# Required task
Begin with the line that contains "trip_unit_cover();" and end with the line that contains "record = json.load(file)", transcribing exactly each line in that stretch and no other.

# Records to use
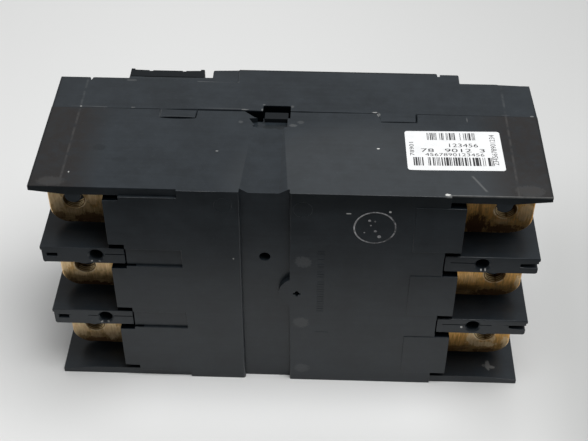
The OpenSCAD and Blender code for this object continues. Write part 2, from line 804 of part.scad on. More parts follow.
module rating_plate() {
  plate_z = mid_z + guard_w / 2 + plate_gap;
  color("silver")
    placed()
      block([handle_x - plate_l / 2, handle_x + plate_l / 2], [front_y, front_y + label_t],
            [plate_z, plate_z + plate_w]);
}

module side_label() {
  color("white")
    placed()
      translate([half_l - label_inset - label_l / 2, label_y, case_w])
        rotate([0, 0, label_turn])
          translate([-label_l / 2, -label_w / 2, 0])
            cube([label_l, label_w, label_t]);
}

base();
cover();
trip_unit_cover();
barrier(-1, barrier_z[0]);  // load_barrier_1
barrier(-1, barrier_z[1]);  // load_barrier_2
barrier(1, barrier_z[0]);  // line_barrier_1
barrier(1, barrier_z[1]);  // line_barrier_2
terminal(-1, 0);  // load_terminal_1
terminal(-1, 1);  // load_terminal_2
terminal(-1, 2);  // load_terminal_3
terminal(1, 0);  // line_terminal_1
terminal(1, 1);  // line_terminal_2
terminal(1, 2);  // line_terminal_3
handle();
handle_guard();
handle_shutter();
trip_button();
trip_dial(0);  // trip_dial_1
trip_dial(1);  // trip_dial_2
trip_dial(2);  // trip_dial_3
cover_screw(0);  // cover_screw_1
cover_screw(1);  // cover_screw_2
cover_screw(2);  // cover_screw_3
cover_screw(3);  // cover_screw_4
trip_cover_screw(0);  // trip_cover_screw_1
trip_cover_screw(1);  // trip_cover_screw_2
upper_latch();
lower_latch();
rating_plate();
side_label();
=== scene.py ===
"""Looks of a three-pole molded case circuit breaker that lies on its long side."""
import json
import math
import random

import bmesh
import bpy
from mathutils import Matrix, Vector


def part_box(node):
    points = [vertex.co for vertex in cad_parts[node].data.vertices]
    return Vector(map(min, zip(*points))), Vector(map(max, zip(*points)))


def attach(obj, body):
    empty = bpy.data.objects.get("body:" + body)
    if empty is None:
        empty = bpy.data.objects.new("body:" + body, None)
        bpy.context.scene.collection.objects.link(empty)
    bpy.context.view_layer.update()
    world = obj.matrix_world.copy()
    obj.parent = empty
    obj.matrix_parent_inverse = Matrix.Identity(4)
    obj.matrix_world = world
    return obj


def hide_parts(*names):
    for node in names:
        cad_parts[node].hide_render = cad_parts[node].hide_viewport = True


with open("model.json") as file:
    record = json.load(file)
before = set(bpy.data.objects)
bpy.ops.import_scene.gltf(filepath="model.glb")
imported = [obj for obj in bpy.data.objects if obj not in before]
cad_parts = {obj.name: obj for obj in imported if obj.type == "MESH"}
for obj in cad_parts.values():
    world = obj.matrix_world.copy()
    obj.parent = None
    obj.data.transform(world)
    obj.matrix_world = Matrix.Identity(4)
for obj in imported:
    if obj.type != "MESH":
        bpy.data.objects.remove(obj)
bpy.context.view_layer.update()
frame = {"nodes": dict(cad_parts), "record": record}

MM = 0.001


def middle_z(node):
    """Height of a node's middle, in millimetres."""
    low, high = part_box(node)
    return (low.z + high.z) / 2 / MM


# Planes and centres of the case, taken from the solids.
# Depth is counted from the back edge of the walls.
back_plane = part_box("load_barrier_1")[0].y
case_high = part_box("cover")[1]
half_length = case_high.x / MM
case_width = case_high.z / MM
lowest_pole = middle_z("load_terminal_1")
pole_pitch = middle_z("load_terminal_2") - lowest_pole
front_depth = (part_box("rating_plate")[0].y - back_plane) / MM
hole_along = {mount["name"]: mount["pos_m"][0] / MM for mount in frame["record"]["mounts"]}
LOAD_HOLE = hole_along["load_terminal_hole_1"]
LINE_HOLE = hole_along["line_terminal_hole_1"]
HOLE_RADIUS = 5.4
THREAD_RADIUS = 6.1
THREAD_PITCH = 1.4

# Depths on the case in millimetres.
PAD_DEPTH = -1.3                  # the raised pads of the back stand behind the walls' edge
DISH_DEPTH = 55.7                 # lower edge of the dish under each latch
NOTCH_DEPTH = 62.4                # lower edge of the notches under the seam
SEAM_DEPTH = 70.0                 # the seam of base and cover, and how far it stands open
SEAM_GAP = 0.4
WINDOW_TOP = SEAM_DEPTH + 5.6     # upper edge of the latch windows
STEP_DEPTH = 90                   # between the cover's side steps and its front
LATCH_SKIN = 3                    # thickness of the case outside the wells behind the latches

# Places along the case in millimetres.
CHANNEL_X = (-26.8, 0.4)          # sides of the channel down the back
SEAM_END_X = 119                  # beyond this the seam stays closed
WINDOW_X = (-17.5, -1.5)
WEDGE_X = (-28.3, -22.0, -17.3)   # the wedge beside a latch, and its depths under the seam there
WEDGE_DEPTHS = (0.3, 3.6, 4.2)
TERMINAL_SLOTS_X = ((-100.8, -86.5), (81.0, 95.3))  # the slots that the terminals come out of
BARRIER_PITCH = 50.8
barrier_z = case_width / 2 - BARRIER_PITCH / 2

# Lines on the upper side in millimetres.
RAISED_FRONT_X = (-33, 86)
LID_JOINT_X, LID_JOINT_DEPTHS = (-90, -60), (102.9, 104.2)
# The shoulder carries a painted highlight along its edge.
SHOULDER_X, SHOULDER_DEPTH = (-57, -34), 98.3
WITNESS_X, WITNESS_MIDDLE = 122.4, -0.7
SCRATCH_DEPTHS = (4.5, 15.5)
SCRATCH_LINE = (0.881, 0.473, 94.25)  # the direction across the scratch, and its distance from 0

# Colours of the dark places of the plastic: stains with painted shade, and the painted shade laid
# into gaps and seams; and how much it shines.
STAIN_AND_SHADE_DARK = (0.002, 0.004, 0.005)
PAINTED_GAP_SHADE = (0.002, 0.003, 0.004)
PLASTIC_GLOSS = 0.36


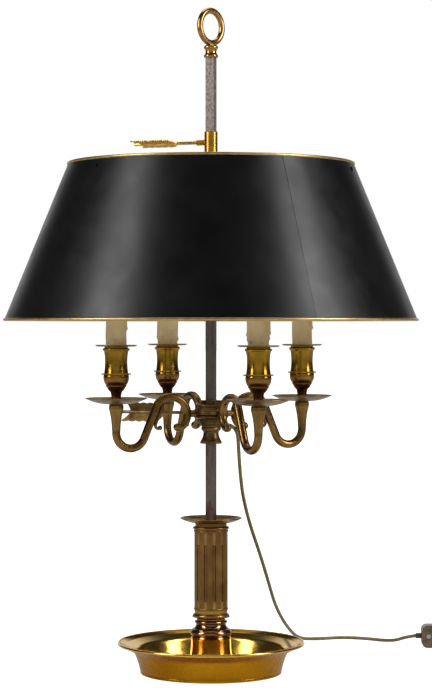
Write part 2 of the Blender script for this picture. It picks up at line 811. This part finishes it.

# Written answer
trip_unit_cover();
barrier(-1, barrier_z[0]);  // load_barrier_1
barrier(-1, barrier_z[1]);  // load_barrier_2
barrier(1, barrier_z[0]);  // line_barrier_1
barrier(1, barrier_z[1]);  // line_barrier_2
terminal(-1, 0);  // load_terminal_1
terminal(-1, 1);  // load_terminal_2
terminal(-1, 2);  // load_terminal_3
terminal(1, 0);  // line_terminal_1
terminal(1, 1);  // line_terminal_2
terminal(1, 2);  // line_terminal_3
handle();
handle_guard();
handle_shutter();
trip_button();
trip_dial(0);  // trip_dial_1
trip_dial(1);  // trip_dial_2
trip_dial(2);  // trip_dial_3
cover_screw(0);  // cover_screw_1
cover_screw(1);  // cover_screw_2
cover_screw(2);  // cover_screw_3
cover_screw(3);  // cover_screw_4
trip_cover_screw(0);  // trip_cover_screw_1
trip_cover_screw(1);  // trip_cover_screw_2
upper_latch();
lower_latch();
rating_plate();
side_label();
=== scene.py ===
"""Looks of a three-pole molded case circuit breaker that lies on its long side."""
import json
import math
import random

import bmesh
import bpy
from mathutils import Matrix, Vector


def part_box(node):
    points = [vertex.co for vertex in cad_parts[node].data.vertices]
    return Vector(map(min, zip(*points))), Vector(map(max, zip(*points)))


def attach(obj, body):
    empty = bpy.data.objects.get("body:" + body)
    if empty is None:
        empty = bpy.data.objects.new("body:" + body, None)
        bpy.context.scene.collection.objects.link(empty)
    bpy.context.view_layer.update()
    world = obj.matrix_world.copy()
    obj.parent = empty
    obj.matrix_parent_inverse = Matrix.Identity(4)
    obj.matrix_world = world
    return obj


def hide_parts(*names):
    for node in names:
        cad_parts[node].hide_render = cad_parts[node].hide_viewport = True


with open("model.json") as file:
    record = json.load(file)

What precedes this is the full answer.